Demi keselamatan pengunjung dan kelestarian alam, pendaki hendaknya mematuhi kewajiban sebagai berikut :
1. Sebelum melakukan pendakian, calon pendaki diwajibkan melapor ke pos jaga terkahir, untuk dilihat apakah persyaratan pendakian telah dipenuhi atau belum
2. Pendaki juga diwajibkan melapor ke perangkat desa (terakhir) di rute perjalanan
3. Setelah pendakian, pendaki diwajibkan lapor ke pemberi ijin, untuk memastikan ada tidaknya pendaki yang telambat turun
4. Pendaki diwajibkan memperhatikan kebiasaan dan adat istiadat setempat (pakaian, hal-hal yang ditabukan dan lain-lain)
5. Bila terjadi musibah agar segera ke pos kehutanan dan atau aparat pemerintah setempat
6. Yakinkan bahwa bekas api unggun telah benar-benar padam sebelum ditinggalkan
7. Pendaki agar mempunyai asuransi kecelakaan diri
8. Larangan
Untuk berhasilnya suatu pendakian, agar diperhatikan larangan-larangan sebagai berikut:
· Dilarang keras membawa obor sebagai alat penerangan (pada pendakian malam hari), agar tercegah kebakaran.
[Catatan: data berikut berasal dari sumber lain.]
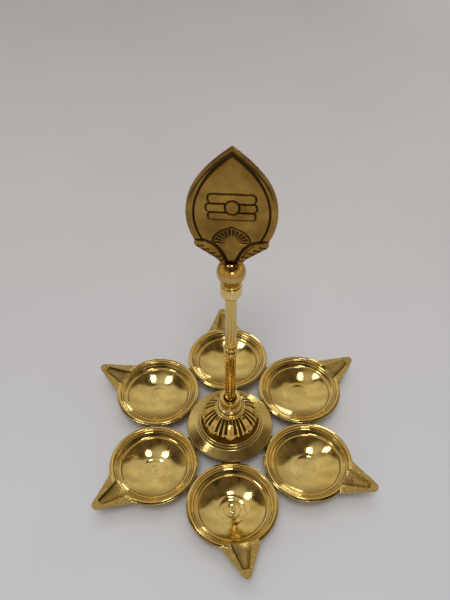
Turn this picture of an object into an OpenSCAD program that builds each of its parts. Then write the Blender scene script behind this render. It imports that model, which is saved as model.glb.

Sebagai gantinya dapat digunakan senter
· Dilarang membuang benda yang mengandung api (misalnya puntung rokok) selama pendakian
· Dilarang mempergunakan kayu untuk keperluan apapun (api unggun, masak, tongkat)
· Dilarang mengambil tumbuhan dan binatang, telur atau sarang apapun, terutama bila gunung yang didaki termasuk kawasan konservasi (cagar alam, taman nasional)
· Dilarang membuat kegaduhan (berbicara keras, membunyikan alat musik) yang dapat mengganggu kehidupan satwa dan pendaki lain
· Dilarang membuang sampah apapun (kertas, plastik, kaleng). Benda-benda tersebut harus diangkut kembali ke bawah
· Dilarang mencemari lingkungan, termasuk mencoret-coret batu, kulit/akar/daun pohon
· Dilarang melakukan tindakan apapun yang dapat mengganggu keaslian alam.